In the two previous segments of the story of Anna Eliza Blount Kline revealed the saga a well-educated pioneer woman who traveled from Obion County, Kentucky on the Mississippi River across from New Madrid, Missouri to Cheatham County, Tennessee and how she arrived at New Madrid, Missouri in 1867.  We continue the story below.


Siblings not noted in his bio were:  William P. (born 1813), Andrew James (born 1832-1882), Sophronia (1833-1871), and Mary E. (1835-1893).  I have not identified a ninth adult child as of this writing.  The Tickell siblings Elizabeth, Martha, and Madison lost their sister, Sophronia Tickell Cline, in 1871.  Sophronia still lived in Hickman County, Kentucky in the town of Moscow.  She was only thirty-eight years old and left five children twelve years old or younger and her oldest daughter, Molly Cline, was seventeen at the time of her death.  Her husband William F. Cline went on to marry two more times and to have more children by those wives.  Sophronia and William Cline’s children moved to New Madrid to be with the Tickell family after their father’s death in 1885.  If you take a ferry, to cross the Mississippi River, it is only thirty-six miles from Moscow, Kentucky to New Madrid, Missouri.  Henry was twenty-six at the time he moved to New Madrid, and he brought his nine-year-old half-brother Sam Cline with him to raise.  Sam was born to his father and his second wife, Mary Cromwell.  Henry did not get along with his father’s third wife and his second step-mother.  Family tradition states that is why Henry brought Sam with him, rather than leave his with his step-mother Susan Smith Cline.  After Henry married, he and Lena raised Sam to adulthood.  Later in life, Sam and his family moved to Hammond, Indiana.  I have communicated with descendants of Sam Cline and have genealogical information on his family for future publication.

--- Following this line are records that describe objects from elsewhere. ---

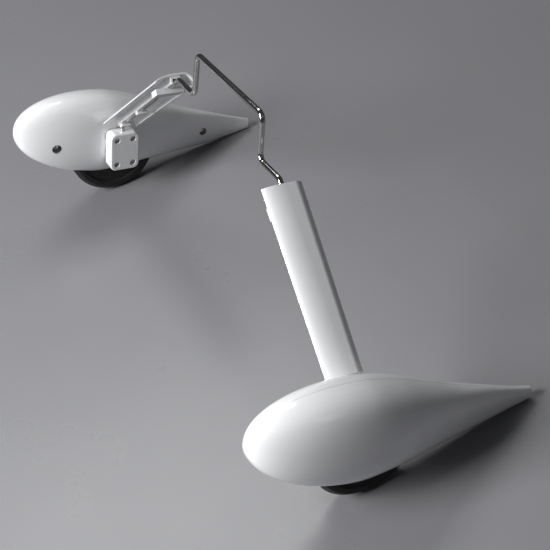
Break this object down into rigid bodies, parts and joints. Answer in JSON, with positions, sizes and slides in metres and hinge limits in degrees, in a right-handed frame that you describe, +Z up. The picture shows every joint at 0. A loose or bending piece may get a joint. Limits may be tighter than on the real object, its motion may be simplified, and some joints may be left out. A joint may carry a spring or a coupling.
{
  "type": "model aircraft landing gear",
  "caption": "Bent spring-wire landing gear for a model aircraft, with faired struts, teardrop wheel pants and free-rolling wheels.",
  "frame": {"origin": "on the ground, midway between the wheels and midway along the object's length, the gear standing on its wheels and on the tails of its pants", "axes": "+X to the rear, +Y to the right-hand side, +Z up"},
  "size_m": [0.1734, 0.402, 0.1586],
  "materials": {
    "white_plastic": "gloss",
    "plated_wire": "polished",
    "tyre_rubber": "matt",
    "hub_plastic": "satin",
    "steel_screws": "satin",
    "collar_brass": "satin"
  },
  "bodies": {
    "gear_frame": {"gear_wire": "plated_wire", "left_pant_outer_half": "white_plastic", "left_pant_inner_half": "white_plastic", "left_pant_screws": "steel_screws", "left_axle_block_base": "white_plastic", "left_axle_block_cover": "white_plastic", "left_axle_block_screws": "steel_screws", "left_strut_fairing": "white_plastic", "left_fairing_bridge": "white_plastic", "left_fairing_clips": "white_plastic", "left_axle_spacer": "hub_plastic", "left_wheel_collar": "collar_brass", "left_collar_grub_screw": "steel_screws", "right_pant_outer_half": "white_plastic", "right_pant_inner_half": "white_plastic", "right_pant_screws": "steel_screws", "right_axle_block_base": "white_plastic", "right_axle_block_cover": "white_plastic", "right_axle_block_screws": "steel_screws", "right_strut_fairing": "white_plastic", "right_fairing_bridge": "white_plastic", "right_fairing_clips": "white_plastic", "right_axle_spacer": "hub_plastic", "right_wheel_collar": "collar_brass", "right_collar_grub_screw": "steel_screws"},
    "left_wheel": {"left_tyre": "tyre_rubber", "left_wheel_hub": "hub_plastic"},
    "right_wheel": {"right_tyre": "tyre_rubber", "right_wheel_hub": "hub_plastic"}
  },
  "joints": [
    {"name": "left_wheel_spin", "type": "hinge", "parent": "gear_frame", "child": "left_wheel", "pos_m": [-0.02202, -0.176, 0.032], "axis": [0, 1, 0], "continuous": true},
    {"name": "right_wheel_spin", "type": "hinge", "parent": "gear_frame", "child": "right_wheel", "pos_m": [-0.02202, 0.176, 0.032], "axis": [0, 1, 0], "continuous": true}
  ]
}
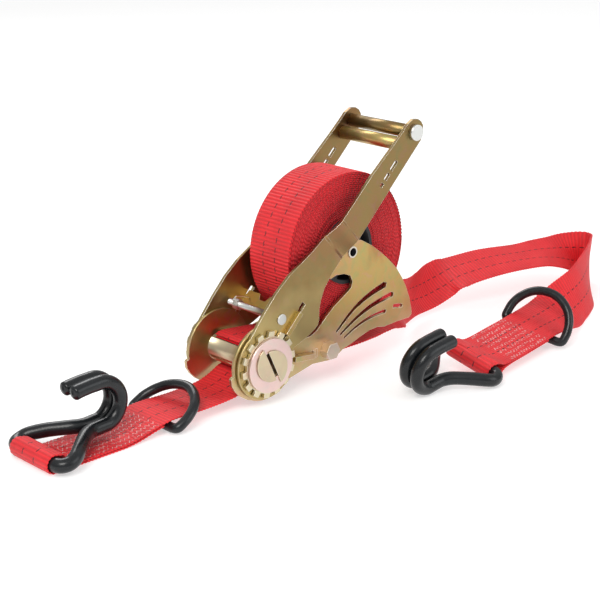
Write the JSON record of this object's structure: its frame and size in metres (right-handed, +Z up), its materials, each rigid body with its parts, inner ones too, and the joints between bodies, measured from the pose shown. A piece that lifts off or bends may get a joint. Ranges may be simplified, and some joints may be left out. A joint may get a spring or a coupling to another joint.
{
  "type": "ratchet strap",
  "caption": "Ratchet tie-down strap with a toothed lever buckle, webbing stored on a spool inside it, a double-J hook and a D-ring on each end.",
  "frame": {"origin": "on the floor, at the plan centre of the whole strap's bounding box", "axes": "+Z up; X runs along the strap from the lead hook towards the folded short strap; the buckle's spindle axis is parallel to Y"},
  "size_m": [0.7118, 0.2092, 0.2219],
  "materials": {
    "zinc_plate": "yellow passivated zinc, satin",
    "pale_zinc": "pale iridescent zinc, satin",
    "bright_steel": "bright zinc",
    "webbing": "ribbed woven polyester",
    "vinyl_coat": "glossy dipped vinyl",
    "black_plastic": "moulded"
  },
  "bodies": {
    "buckle_frame": {"frame_plate_near": "zinc_plate", "frame_plate_far": "zinc_plate", "frame_bolt": "pale_zinc", "frame_nut": "pale_zinc", "bolt_sleeve": "bright_steel", "lock_spring_plate": "zinc_plate", "spool_axle": "bright_steel", "lead_strap": "webbing", "web_tail": "webbing", "fixed_strap": "webbing", "lock_pawl_springs": "bright_steel"},
    "handle": {"handle_plate_near": "zinc_plate", "handle_plate_far": "zinc_plate", "grip_tube": "zinc_plate", "grip_bolt": "bright_steel", "grip_nut": "bright_steel", "cross_tube": "zinc_plate", "spring_rod": "bright_steel", "drive_pawl_springs": "bright_steel"},
    "drive_pawl": {"drive_pawl": "zinc_plate"},
    "lock_pawl": {"lock_pawl": "zinc_plate"},
    "spindle": {"spindle_half_rear": "bright_steel", "spindle_half_front": "bright_steel", "gear_near": "zinc_plate", "gear_far": "zinc_plate", "cap_near": "pale_zinc", "cap_far": "pale_zinc", "web_in_slot": "webbing", "spindle_pins": "bright_steel"},
    "spool": {"spool_core": "black_plastic", "web_roll": "webbing"},
    "lead_hook": {"lead_hook": "vinyl_coat"},
    "fixed_hook": {"fixed_hook": "vinyl_coat"},
    "lead_ring": {"lead_ring": "vinyl_coat"},
    "fixed_ring": {"fixed_ring": "vinyl_coat"}
  },
  "joints": [
    {"name": "handle_hinge", "type": "hinge", "parent": "buckle_frame", "child": "handle", "pos_m": [-0.13824, 0.0392, 0.0365], "axis": [0, -1, 0], "range_deg": [0, 102.86]},
    {"name": "spindle_spin", "type": "hinge", "parent": "buckle_frame", "child": "spindle", "pos_m": [-0.13824, 0.0392, 0.0365], "axis": [0, -1, 0], "continuous": true},
    {"name": "spool_spin", "type": "hinge", "parent": "buckle_frame", "child": "spool", "pos_m": [-0.03574, 0.0392, 0.113], "axis": [0, -1, 0], "continuous": true},
    {"name": "drive_pawl_slide", "type": "slide", "parent": "handle", "child": "drive_pawl", "axis": [-0.6959, 0, -0.7181], "range_m": [0, 0.0044], "deforming": ["drive_pawl_springs"]},
    {"name": "lock_pawl_slide", "type": "slide", "parent": "buckle_frame", "child": "lock_pawl", "axis": [-0.9953, 0, 0.0963], "range_m": [0, 0.0044], "deforming": ["lock_pawl_springs"]},
    {"name": "lead_hook_pivot", "type": "hinge", "parent": "buckle_frame", "child": "lead_hook", "pos_m": [-0.34717, 0.03373, 0.0081], "axis": [0.0262, -0.9997, 0], "range_deg": [0, 75]},
    {"name": "fixed_hook_pivot", "type": "hinge", "parent": "buckle_frame", "child": "fixed_hook", "pos_m": [0.04076, -0.0668, 0.015], "axis": [-0.0028, 0.977, 0.2131], "range_deg": [0, 75]},
    {"name": "lead_ring_swing", "type": "hinge", "parent": "buckle_frame", "child": "lead_ring", "pos_m": [-0.23303, 0.03772, 0.0043], "axis": [-0.0175, -0.9998, 0], "range_deg": [0, 45]},
    {"name": "fixed_ring_swing", "type": "hinge", "parent": "buckle_frame", "child": "fixed_ring", "pos_m": [0.14776, -0.0494, 0.0123], "axis": [0.1695, -0.9615, -0.2164], "range_deg": [0, 40]}
  ]
}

I am not sure where Anna received her education, but I am somewhat sure it was in or near their home in Cheatham County.  What we know for certain is that she was well educated and a good business woman.  After moving to New Madrid, she met and married Gazwell Kline on 23 Jan 1868, in the Methodist Episcopal Church, South in New Madrid, Missouri.  His father, William Cline, was from Germany and they owned and operated a grocery and dram (liquor) store in downtown New Madrid.  Gazwell provided well for his family.

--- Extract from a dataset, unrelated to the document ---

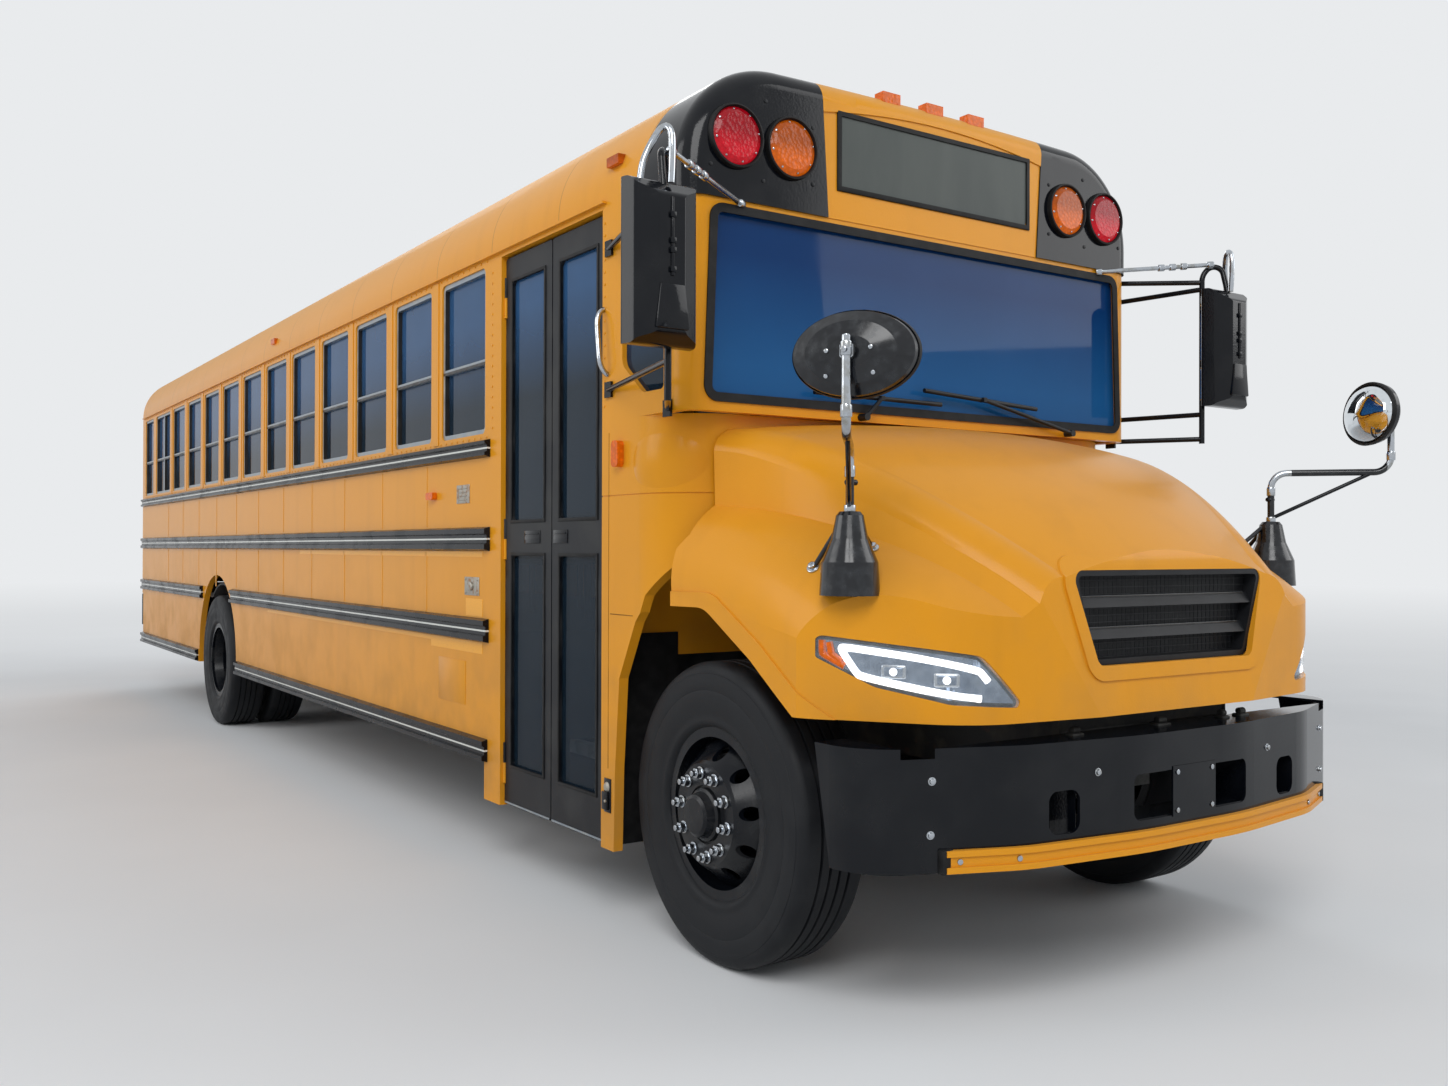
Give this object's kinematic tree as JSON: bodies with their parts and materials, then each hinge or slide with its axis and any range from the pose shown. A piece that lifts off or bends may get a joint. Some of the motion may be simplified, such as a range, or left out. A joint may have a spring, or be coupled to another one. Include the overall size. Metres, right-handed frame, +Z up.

Anna and Gazwell Kline had two children.  Nancy Lena was born 7 Aug 1870, and her brother Robert Edward Kline was born 24 Jul 1872.  Their children we most likely educated at the New Madrid Academy, a private school.  Lena was fluent in French, German, English and she was an accomplished musician.  Her brother Robert Edward graduated from Kentucky University and Business College in Lexington[1]The history of popular education in Kentucky, Missouri, and Tennessee, before the Civil War, was similar to that of public education in every southern state.  The institution of free public education, as seen by upper-class whites, was incompatible for their children.  They saw them as “pauper schools” and never considered letting their children attend them.   I bring this up because citizens today, in general, are unaware that the average citizens of the 1800s had little, or limited, education.[2]  In contrast, Anna Eliza Blount Kline was blessed with a good private education.  She made certain her two children also had a good education, and she was instrumental in the education of her grandchildren as well.

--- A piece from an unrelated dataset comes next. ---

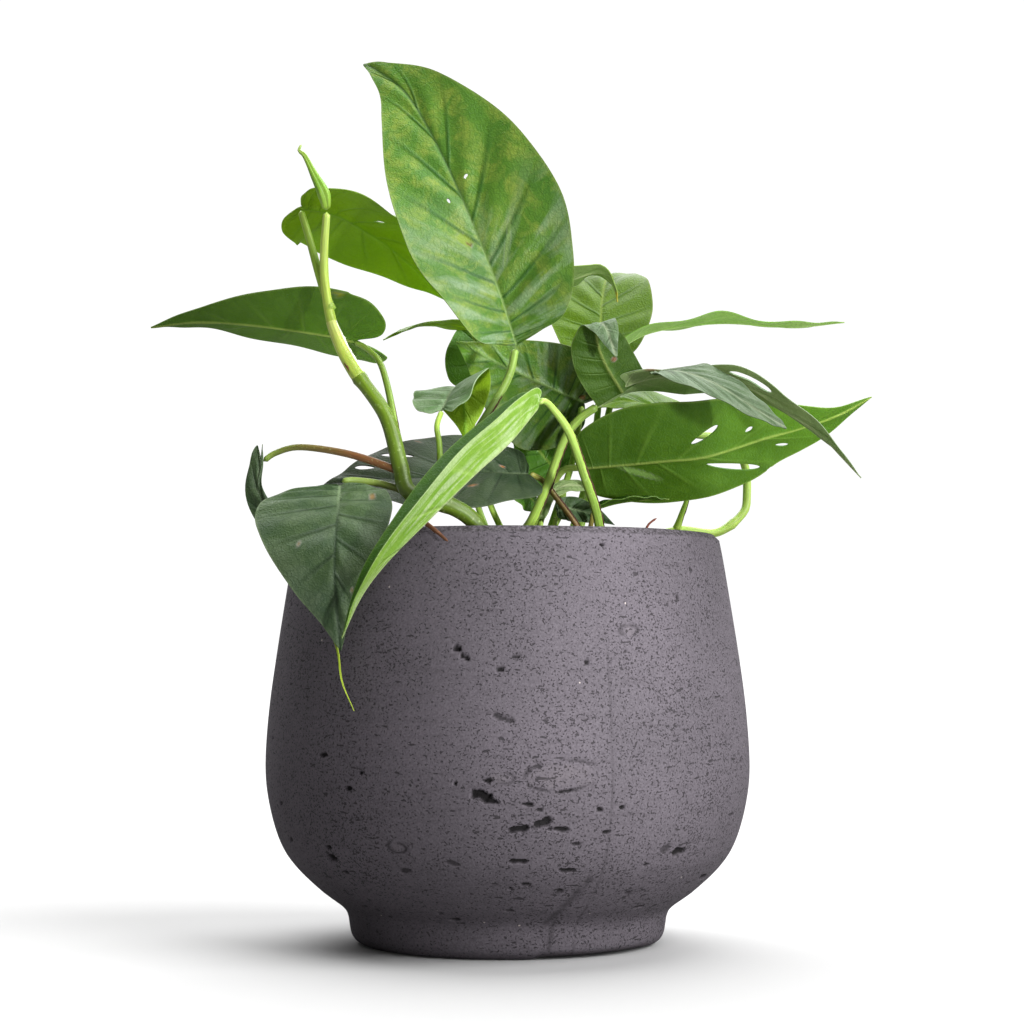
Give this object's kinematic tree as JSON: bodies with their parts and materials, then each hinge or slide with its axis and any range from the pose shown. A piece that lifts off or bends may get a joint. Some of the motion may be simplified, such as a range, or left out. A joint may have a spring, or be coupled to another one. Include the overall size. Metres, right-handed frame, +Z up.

Little was told to me about Anna’s twenty-year marriage.  Gazwell was the only son of William Cline and Nancy (Cox) Cline.  They also had four daughters – Elizabeth Cline Verlaque, Sarah Jane Cline Curtis, Nancy Cline Whitmore, and Louisa Cline Frederickson.  Gazwell’s sisters married and moved to San Diego, California, the Chicago area, and Davenport, Iowa.  Anna’s husband Gazwell Kline died March 24, 1886.  The New Madrid Record[3] published a funeral notice that read: “Mr. Gazwell Klein died in this city at one o’clock p.m. Wednesday, March 24, 1886.  Aged 42 years, 11 months and 15 days.  Friends of the deceased are respectfully notified that the funeral will take place from the residence of Mrs. Mosier, in this city at 2 o’clock Thursday, March 25, 1886, then to the Klein graveyard.  Services will be conducted by Rev. Webster Full.”  We cannot locate Gazwell’s burial place because that section of what used to be New Madrid has been washed away in the ever-ceasing encroachment of the Mississippi River on the town of New Madrid.





[1] Gleaned from the obituary of Robert Edward Kline glued in Anna Eliza Blount Kline’s Bible. My cousin Sam Goolsby has the Bible now.
[2] www.historynet.com/antebellum-period
[3] The article was pasted in Anna Eliza Blount Kline’s Bible.  It was undated but had to be the day or death, or the day of the funeral.